The Message of one's Art is entirely a personal matter. Are you trying to reproduce your own emotions, be they positive or negative, for others to share in? Are you wanting to put forth a political position, or argue against one? Are your works an attempt to clarify your own thoughts and ideas? Is your Art meant to add to the beauty in the World, or provide a respite from the utilitarian forms around us? Do you mean for your Works to outlast you, or are they temporary exhibits, ephemeral like dreams? It is not essential that your Art has an obvious Message, but it can be useful for you to examine the signals that it is sending, the thoughts and emotions it raises in yourself and others.

Some decide upon their message long before reaching for their tools, while others will produce many a work before they know what they are trying to say, and some move back and forth, flitting like butterflies between different Messages. There are some who will never attempt to define their Art, but leave it to others to say what they get from it.
Whatever you choose, and however close you try to stick to it, the only thing that is certain is that your audience will take their own meaning from your work.

And this brings us to the most important question: Why do you want to be an Artist? What is it that makes you pick up your brushes? What compels you to shape and form the World around you? Money is only a good Motive if it works. It is possible to make a living from your Art, but is can be a long, hard road. If it is only the monetary reward, there are probably easier jobs to have. If you have a strong Message, spreading that Word can be Motivation enough. This has served many a Political Artist, who feel that they can make their point better through their chosen Art than through speeches, leaflets and debates.
Do you find the Creative urges difficult to resist? Do you seem to have so many Ideas that you must give them form, lest you burst?

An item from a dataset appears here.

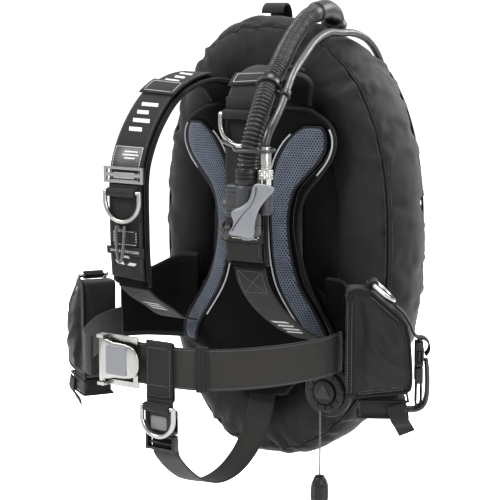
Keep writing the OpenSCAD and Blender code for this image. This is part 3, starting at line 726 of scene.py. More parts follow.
# ---------------------------------------------------------------- shoulder straps
LEFT = [(48, -170, 186), (56, -182, 206), (65, -212, 217), (74, -255, 221), (80, -293, 214),
        (84, -319, 196), (87, -329, 170), (87, -330, 140), (87, -330, 80), (87, -330, 30),
        (87, -326, 0)]
RIGHT = [(-48, -170, 186), (-56, -183, 202), (-65, -208, 209), (-74, -240, 203),
         (-79, -275, 185), (-81, -305, 155), (-82, -325, 122), (-82, -334, 90), (-82, -334, 30),
         (-82, -333, 0), (-85, -326, -40)]
X_WIDE = (1, 0, 0)
SHOULDER_W, SHOULDER_T, WEB_W, WEB_T = 58.0, 12.0, 50.0, 2.5
WEB_H = SHOULDER_T / 2 + 1 + WEB_T / 2
straps = {"left": Ribbon(LEFT, X_WIDE), "right": Ribbon(RIGHT, X_WIDE)}
for side, rib in straps.items():
    def puff(s, x, y):
        wave = 0.5 * np.sin(s / 19.0) + 0.35 * np.sin(s / 7.3 + x / 9)
        return x + 0.35 * np.sin(s / 11.0) * np.sign(x), y * (1 + 0.035 * wave)
    pad_ob = sweep("shoulder_pad_cover_" + side, rib,
                   padded_section(SHOULDER_W, SHOULDER_T - 0.4, 11, 3.4, 14),
                   step=3, change=puff)
    put(pad_ob, LINING, replaces=("shoulder_pad_" + side,))
    for k, x0 in enumerate((-26.2, 26.2)):
        put(sweep("shoulder_binding_%s_%d" % (side, k), rib, flat_section(6.4, 4.6, 3),
                  1, rib.length - 1, x0=x0), BINDING)
    a, b = rib.ctrl(2), rib.ctrl(29 / 3)
    put(sweep("shoulder_webbing_cloth_" + side, rib, flat_section(WEB_W, WEB_T, 10), a, b,
              h=WEB_H), STRAP, replaces=("shoulder_webbing_" + side,))
    lines = [on_ribbon(rib, np.arange(a + 2, b - 2, 6), x, WEB_H + WEB_T / 2 + 0.1)
             for x in (-22.3, 22.3)]
    stitches("shoulder_thread_" + side, lines, DULL)
    lines = [on_ribbon(rib, np.arange(2, rib.length - 2, 6), x, 2.5) for x in (-24.6, 24.6)]
    stitches("shoulder_rim_thread_" + side, lines, DULL)

KEEP_H = SHOULDER_T / 2 + 1 + WEB_T + 0.5 + 1
keeper_at = [("left", 12 / 3, 14 / 3), ("left", 26 / 3, 27 / 3), ("right", 10 / 3, 12 / 3),
             ("right", 26 / 3, 27 / 3)]
keepers, lines = [], []
for k, (side, c0, c1) in enumerate(keeper_at):
    rib = straps[side]
    a, b = rib.ctrl(c0), rib.ctrl(c1)
    o = sweep("keeper_%d" % k, rib, flat_section(57, 2, 10), a, b, h=KEEP_H)
    o.data.materials.append(STRAP)
    keepers.append(o)
    lines += box_lines(rib, a + 4, b - 4, 46, KEEP_H + 1.1)
put(join("strap_sleeves", keepers), None, replaces=("strap_keepers",))
stitches("sleeve_thread", lines, WHITE, pitch=3.2, length=2.3, r=0.5)

# ---------------------------------------------------------------- lower webbing and belt
BELT_Z = -118.0
lower = {
    "left": Ribbon([(87, -324.5, -4), (88, -315, -28), (92, -290, -58), (98, -250, -88),
                    (104, -215, -106), (106, -190, -114)], X_WIDE),
    "right": Ribbon([(-85.5, -324, -44), (-89, -300, -60), (-95, -260, -80), (-101, -225, -98),
                     (-104, -192, -108)], X_WIDE)}
for side, rib in lower.items():
    def sag(s, x, y):
        return x, y + 0.9 * np.sin(s / rib.length * math.pi) * np.cos(x / 22) - 0.4
    put(sweep("lower_webbing_cloth_" + side, rib, flat_section(44, WEB_T, 8),
              change=sag), STRAP, replaces=("lower_webbing_" + side,))
    stitches("lower_thread_" + side, box_lines(rib, 4, 34, 34, WEB_T / 2 + 0.2, True), DULL)

LEFT_BELT = [(148, -212), (149, -235), (146, -268), (128, -318), (98, -360), (62, -388),
             (20, -398), (-20, -398), (-60, -398), (-83, -398)]
RIGHT_BELT = [(-93, -398), (-106, -394), (-122, -378), (-142, -345), (-162, -302),
              (-172, -262), (-174, -234)]
UP = (0, 0, 1)
belts = {"left": Ribbon([(x, y, BELT_Z) for x, y in LEFT_BELT[::-1]], UP),
         "right": Ribbon([(x, y, BELT_Z) for x, y in RIGHT_BELT[::-1]], UP)}
for side, rib in belts.items():
    def ripple(s, x, y):
        return x + 0.3 * np.sin(s / 33), y + 0.35 * np.sin(s / 24 + x / 17) - 0.1
    put(sweep("belt_webbing_" + side, rib, flat_section(WEB_W, WEB_T, 12),
              change=ripple), BELT, replaces=("belt_" + side,))
    n = np.arange(3, rib.length - 3, 6)
    stitches("belt_thread_" + side, [on_ribbon(rib, n, x, WEB_T / 2 + 0.35)
                                     for x in (-22.5, 22.5)], DULL)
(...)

Are they so good that it would be a crime to not share them? Have you taken inspiration from another, seeing their work, or their dedication, and decided to follow in their footsteps? Do you stay true to their ideals and methods, or bring your own perspective on things?

What is it that makes you want get up from the sofa, and produce Art? What drives you? Through bad reviews, or worse, no reviews, through lack of sales and lack of interest, through the cold Winter nights without money for fuel, and the urge to give it all up and get a job in admin, why do you keep going back to Art? To examine, and re-examine, this, to see beyond the How and the When, to the Why, is to reach a deeper understanding of yourself, and therefore of your Art. Many an Artist before you has tried to find their own answers to these questions through their Art. Others have thought long and hard on them, while some brush them aside, letting the answers come, or not, concentrating more on the Art at hand than questions that distract them from it.
Only you are able to find your own answers. You may even find different questions. Art is a big, wide World, and no-one is able to answer for you.
Although it is likely that many will try.

So, do you still want to be an Artist?